I gravitate naturally to statistics despite the negative feelings some people have about them. The enemies of development create a link, that is both imaginary and unfair, between data and deception when they blurt out the common phrase ‘lies, damn lies and statistics’.
However, that does not detract me from my love of statistics. I think that information is the fuel that our world runs on and without it our systems will sputter, stall and shut down. That is because statistics are significant in decision making.
When I joined the Rotary Club of Nairobi East 19 years ago, I was told that good Rotarians were defined by the regularity of their attendance, the frequency of their gifts to the foundation and most importantly by their ability to introduce new members to the club.
In my quest to be a valuable member I turned to statistics as a way to demonstrate the credibility of Brand Rotary to my family, my friends and the neighborhood sceptics. I learned all the important stats by heart and would spit them out at the slightest provocation. If someone happened to notice my membership pin, they would get a barrage of information enough to weigh down even the strongest weightlifter.
“This is a Rotary pin,” I’d say. “Have you heard of the Rotary Club? No? We’ll I’d be happy to tell you all about it.”
“Rotary is an international organization with 1.2 million members in over 200 countries, and in as many as 34,000 clubs, with 500 districts and 30 zones”. I’d continue “It is a voluntary organization that addresses humanitarian issues around the world classified into projects that are funded by grants from The Rotary Foundation, which is $1 billion strong, yada yada yada.” I’d go on and on.
Only a bolt of lightning would get my victims to wake up again by the time I was done talking. I thought I was promoting the club by sharing its credentials but instead I was boring them to death with gobbledygook.
Looking back, it shouldn’t have been a surprise to me that my recruitment efforts led to naught. Not a single person that I targeted with my facts and figures joined the organization. It may not have been a surprise, but it led to great disappointment and discouragement. This is despite the fact that other members invited guests to our lunches every week, and these guests eventually joined our club within a month or two.
There was obviously something wrong with my approach though I couldn’t figure out what it was. However, I was still determined to earn the status of a good Rotarian.

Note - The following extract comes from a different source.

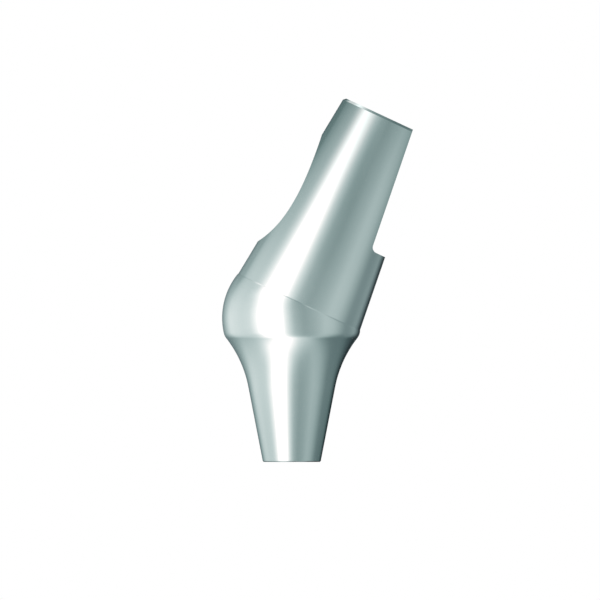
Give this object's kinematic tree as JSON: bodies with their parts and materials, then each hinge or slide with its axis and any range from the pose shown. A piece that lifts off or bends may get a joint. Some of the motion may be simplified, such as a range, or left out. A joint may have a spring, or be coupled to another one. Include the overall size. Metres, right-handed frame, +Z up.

One day I got a call from a business journalist who wanted to discuss the results of a survey that my company had recently published. This was not unusual because in those days I worked for a research company and media executives regularly called me for insights and information.
We met at a popular restaurant and started with small talk as we settled down for drinks, discussing current affairs and trading personal stories. I remember talking causally about a Rotary event I had gone to over the weekend where we’d commissioned a sports arena in a school that was situated in a nearby slum.
That story captured her imagination so much that by the end of our meeting she asked for an invite to my Rotary club. She eventually became the first person that I successfully introduced into membership without having to twist their arm.
The business journalist I speak of is none-other-than Carole Kimutai, who went on to become one of the most celebrated past presidents of the Rotary Club of Nairobi-East.
I learned something from that experience. Nobody really cares about the statistics and data; they are more interested in what the experience means to you and me. People tend to follow the passion and the feelings that they see in us, which creates an emotional connection that is more powerful than a rational thought process.
And so, from that time I learned to tell stories about my Rotary experiences. I spoke about the members and the interesting things that they did. I spoke about the people that we worked with on various projects who seemed to have a deeper understanding of life because of their service to mankind. I spoke about the social interaction, new relationships and old friendships, and the impact that they had on my life.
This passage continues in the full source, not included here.